Un peintre populaire
Gustav Klimt est un
peintre « populaire » qui emporte l’adhésion. Il séduit, il fascine,
il recouvre, il découvre. Il est lumineux et mystérieux. Il plaît à l’œil, il
est « accessible ». Affiches, calendriers, mugs, crayons sont en
vente dans les boutiques des musées. L’art de Klimt est à la portée de tous.
Les expositions à la gloire du peintre autrichien rencontrent un succès
considérable, ses œuvres battent régulièrement des records aux enchères, il est
toujours d’actualité. Il parvient à être rare (sa production est limitée et de
nombreuses œuvres ont été détruites), précieux et populaire. L’accessibilité de
Klimt est un leurre car il est le peintre du mystère, un explorateur de nos
désirs. Il célèbre la femme, c’est un voyeur, un voyant, un visionnaire. Il
nous ouvre les yeux et habille ses toiles de mystère.

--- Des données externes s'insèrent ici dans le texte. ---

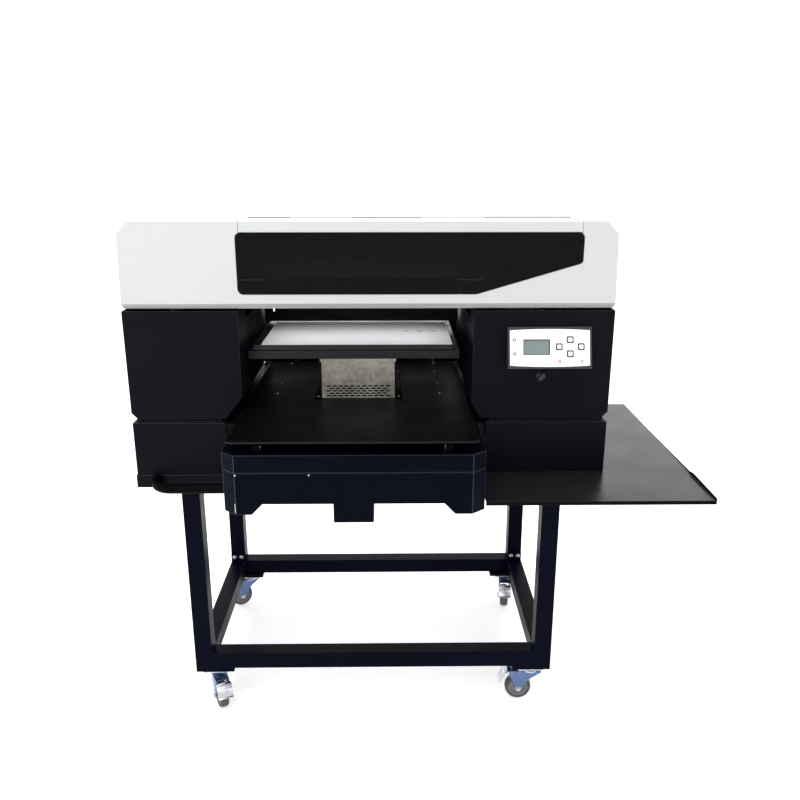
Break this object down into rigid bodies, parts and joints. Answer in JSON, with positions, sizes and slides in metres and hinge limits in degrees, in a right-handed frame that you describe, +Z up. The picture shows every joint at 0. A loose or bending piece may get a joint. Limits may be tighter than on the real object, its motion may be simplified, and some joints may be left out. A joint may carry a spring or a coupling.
{
  "type": "flatbed uv printer",
  "caption": "Flatbed UV printer with a sliding, lifting print bed, a gantry under a white cover, a side shelf and a castered tube stand.",
  "frame": {"origin": "on the floor under the middle of the overall box", "axes": "+X to the operator's right, +Y from the operator to the rear, +Z up"},
  "size_m": [1.1894, 0.737, 1.148],
  "materials": {
    "frame_paint": "satin dark navy-black powder coat",
    "black_paint": "fine-textured black powder coat with a navy tint",
    "deck_paint": "smooth satin black powder coat",
    "white_paint": "satin grey-white powder coat",
    "smoked_acrylic": "polished smoked acrylic sheet",
    "galvanised_steel": "galvanised sheet with soft mottling",
    "zinc_plate": "bright zinc plate",
    "grey_rubber": "grey caster rubber",
    "platen_aluminium": "dark anodised",
    "white_mat": "matt white sheet",
    "bezel_plastic": "silver-grey moulded",
    "panel_plastic": "white membrane and keys",
    "lcd_window": "grey-green display window",
    "dark_plastic": "black moulded",
    "rail_steel": "ground bearing steel",
    "bare_aluminium": "clear anodised"
  },
  "bodies": {
    "machine": {"front_frame": "frame_paint", "rear_frame": "frame_paint", "side_rail_left": "frame_paint", "side_rail_right": "frame_paint", "base_pan": "black_paint", "base_housing_left": "black_paint", "base_housing_right": "black_paint", "upper_housing_left": "black_paint", "upper_housing_right": "black_paint", "front_box": "black_paint", "front_box_lid": "black_paint", "rail_bed": "black_paint", "rear_panel": "black_paint", "side_shelf": "deck_paint", "push_handle": "deck_paint", "top_cover": "white_paint", "caster_plate_front_left": "zinc_plate", "caster_plate_front_right": "zinc_plate", "caster_plate_rear_left": "zinc_plate", "caster_plate_rear_right": "zinc_plate", "panel_bezel": "bezel_plastic", "panel_face": "panel_plastic", "lcd_screen": "lcd_window", "power_inlet": "dark_plastic", "capping_station": "dark_plastic", "y_motor": "dark_plastic", "carriage_motor": "dark_plastic", "ink_tank_set": "dark_plastic", "y_rail_left": "rail_steel", "y_rail_right": "rail_steel", "gantry_beam": "bare_aluminium"},
    "y_table": {"deck_plate": "deck_paint", "saddle_left": "rail_steel", "saddle_right": "rail_steel", "lift_housing": "galvanised_steel"},
    "bed": {"bed_frame": "deck_paint", "platen": "platen_aluminium", "media_mat": "white_mat", "lift_mast": "rail_steel"},
    "carriage": {"print_carriage": "dark_plastic", "print_head": "bare_aluminium"},
    "window_flap": {"flap_strip": "white_paint", "window_pane": "smoked_acrylic"},
    "knob": {"turn_knob": "dark_plastic"},
    "key_up_cap": {"key_up": "panel_plastic"},
    "key_down_cap": {"key_down": "panel_plastic"},
    "key_left_cap": {"key_left": "panel_plastic"},
    "key_right_cap": {"key_right": "panel_plastic"},
    "swivel_front_left": {"caster_fork_front_left": "zinc_plate"},
    "wheel_front_left": {"caster_wheel_front_left": "grey_rubber"},
    "pedal_front_left": {"brake_pedal_front_left": "zinc_plate"},
    "swivel_front_right": {"caster_fork_front_right": "zinc_plate"},
    "wheel_front_right": {"caster_wheel_front_right": "grey_rubber"},
    "pedal_front_right": {"brake_pedal_front_right": "zinc_plate"},
    "swivel_rear_left": {"caster_fork_rear_left": "zinc_plate"},
    "wheel_rear_left": {"caster_wheel_rear_left": "grey_rubber"},
    "pedal_rear_left": {"brake_pedal_rear_left": "zinc_plate"},
    "swivel_rear_right": {"caster_fork_rear_right": "zinc_plate"},
    "wheel_rear_right": {"caster_wheel_rear_right": "grey_rubber"},
    "pedal_rear_right": {"brake_pedal_rear_right": "zinc_plate"}
  },
  "joints": [
    {"name": "y_travel", "type": "slide", "parent": "machine", "child": "y_table", "axis": [0, -1, 0], "range_m": [-0.1, 0.29]},
    {"name": "z_lift", "type": "slide", "parent": "y_table", "child": "bed", "axis": [0, 0, 1], "range_m": [0, 0.06]},
    {"name": "carriage_travel", "type": "slide", "parent": "machine", "child": "carriage", "axis": [-1, 0, 0], "range_m": [0, 0.67]},
    {"name": "flap_hinge", "type": "hinge", "parent": "machine", "child": "window_flap", "pos_m": [-0.00775, -0.0665, 1.148], "axis": [-1, 0, 0], "range_deg": [0, 85]},
    {"name": "knob_turn", "type": "hinge", "parent": "machine", "child": "knob", "pos_m": [0.26325, -0.1785, 0.834], "axis": [0, -1, 0], "range_deg": [0, 90]},
    {"name": "key_up_press", "type": "slide", "parent": "machine", "child": "key_up_cap", "axis": [0, 0.9522, -0.3056], "range_m": [0, 0.001], "stiffness_N_per_m": 300},
    {"name": "key_down_press", "type": "slide", "parent": "machine", "child": "key_down_cap", "axis": [0, 0.9522, -0.3056], "range_m": [0, 0.001], "stiffness_N_per_m": 300},
    {"name": "key_left_press", "type": "slide", "parent": "machine", "child": "key_left_cap", "axis": [0, 0.9522, -0.3056], "range_m": [0, 0.001], "stiffness_N_per_m": 300},
    {"name": "key_right_press", "type": "slide", "parent": "machine", "child": "key_right_cap", "axis": [0, 0.9522, -0.3056], "range_m": [0, 0.001], "stiffness_N_per_m": 300},
    {"name": "swivel_front_left_turn", "type": "hinge", "parent": "machine", "child": "swivel_front_left", "pos_m": [-0.46975, -0.1095, 0.08], "axis": [0, 0, 1], "continuous": true},
    {"name": "wheel_front_left_roll", "type": "hinge", "parent": "swivel_front_left", "child": "wheel_front_left", "pos_m": [-0.45834, -0.13397, 0.0315], "axis": [0.9063, 0.4226, 0], "continuous": true},
    {"name": "pedal_front_left_press", "type": "hinge", "parent": "swivel_front_left", "child": "pedal_front_left", "pos_m": [-0.45031, -0.15119, 0.07], "axis": [0.9063, 0.4226, 0], "range_deg": [0, 12]},
    {"name": "swivel_front_right_turn", "type": "hinge", "parent": "machine", "child": "swivel_front_right", "pos_m": [0.28625, -0.1095, 0.08], "axis": [0, 0, 1], "continuous": true},
    {"name": "wheel_front_right_roll", "type": "hinge", "parent": "swivel_front_right", "child": "wheel_front_right", "pos_m": [0.25925, -0.1095, 0.0315], "axis": [0, -1, 0], "continuous": true},
    {"name": "pedal_front_right_press", "type": "hinge", "parent": "swivel_front_right", "child": "pedal_front_right", "pos_m": [0.24025, -0.1095, 0.07], "axis": [0, -1, 0], "range_deg": [0, 12]},
    {"name": "swivel_rear_left_turn", "type": "hinge", "parent": "machine", "child": "swivel_rear_left", "pos_m": [-0.46975, 0.3405, 0.08], "axis": [0, 0, 1], "continuous": true},
    {"name": "wheel_rear_left_roll", "type": "hinge", "parent": "swivel_rear_left", "child": "wheel_rear_left", "pos_m": [-0.49313, 0.327, 0.0315], "axis": [0.5, -0.866, 0], "continuous": true},
    {"name": "pedal_rear_left_press", "type": "hinge", "parent": "swivel_rear_left", "child": "pedal_rear_left", "pos_m": [-0.50959, 0.3175, 0.07], "axis": [0.5, -0.866, 0], "range_deg": [0, 12]},
    {"name": "swivel_rear_right_turn", "type": "hinge", "parent": "machine", "child": "swivel_rear_right", "pos_m": [0.28625, 0.3405, 0.08], "axis": [0, 0, 1], "continuous": true},
    {"name": "wheel_rear_right_roll", "type": "hinge", "parent": "swivel_rear_right", "child": "wheel_rear_right", "pos_m": [0.2839, 0.3136, 0.0315], "axis": [0.9962, -0.0872, 0], "continuous": true},
    {"name": "pedal_rear_right_press", "type": "hinge", "parent": "swivel_rear_right", "child": "pedal_rear_right", "pos_m": [0.28224, 0.29468, 0.07], "axis": [0.9962, -0.0872, 0], "range_deg": [0, 12]}
  ]
}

Un travailleur acharné à la personnalité secrète
Travailleur infatigable, généreux, discret, d’une grande délicatesse. Un
corps de bûcheron, un sourire franc, un grand appétit de vie – impossible de
faire le décompte de ses conquêtes féminines. Un être complexe, secret,
torturé.
"Je sais
peindre et dessiner. C’est ce que je crois et quelques amis disent aussi qu’ils
le croient. Mais je ne suis pas sûr que cela soit vrai. Seules deux choses sont
certaines. Il n’existe pas d’autoportrait de moi. Je ne m’intéresse pas à ma
propre personne en tant que « sujet de tableau », mais plutôt aux
autres, surtout aux femmes, et encore plus à d’autres motifs. J’ai la
conviction de n’être pas particulièrement intéressant en tant que personne et
de ne présenter aucun trait remarquable. Je suis un peintre qui, jour après
jour, peint du matin au soir – des personnages et des paysages, plus rarement
des portraits."
Une histoire de regards
La peinture est histoire de regard(s) et c’est aussi « une chose
mentale ». Le peintre est un alchimiste du regard. Il transforme le réel
et le convertit en or. Le peintre observe, regarde, engrange. Il voyage du
modèle à la toile et de la toile au modèle. Le passage de l’un à l’autre est
rapide, fugace – le geste se fait mémoire du regard et aussitôt il glisse vers
un ailleurs. Le peintre est voyeur et voyant ; il nous offre sa vision, il
devient visionnaire. Sur la toile les regards se croisent ou bien ils sont pris
d’une rêverie mystérieuse dans une frontalité audacieuse. Le personnage sur la
toile n’est plus le modèle, son regard est habité d’une émotion – c’est une
offrande, un partage. Le regardeur, le spectateur est absorbé. Son regard
épouse celui du personnage du tableau et rejoint celui du peintre. L’échange
est à plusieurs dimensions. Après l’échange, il y a ensuite la mémoire de
l’échange, la trace laissée par cette convergence de regards.
Un art érotique
Danaé, 1907, image empruntée ici
L’art de Klimt est un art érotique. Klimt peint les labyrinthes d’Éros et
fait surgir le monde de Thanatos. Sous des ornements somptueux, il traque le
désir, l’angoisse, la volupté et la mort. Il secoue la bienséance de façade de
la société viennoise à l’instar de Freud. Freud et Klimt s’ignorent, mais ils
ont un ami commun, Arthur Schnitzler, dont les écrits illustrent une même
volonté de sonder les méandres de l’âme humaine.
Un portrait de légende
Le portrait d'Adèle Bloch-Bauer I, 1907, image empruntée ici
Le portrait d’Adèle Bloch-Bauer I (1907), est vraisemblablement le tableau le plus
célèbre de Gustav Klimt. C’est la Mona
Lisa du maître de la Sécession viennoise. Il a fallu trois mois d’un
travail acharné pour accomplir cette œuvre d’exception faite d’or et de
mystère. Ce portrait est un hommage aux mosaïques de la basilique Saint-Vital,
à Ravenne, et notamment à celle représentant l’impératrice Théodora.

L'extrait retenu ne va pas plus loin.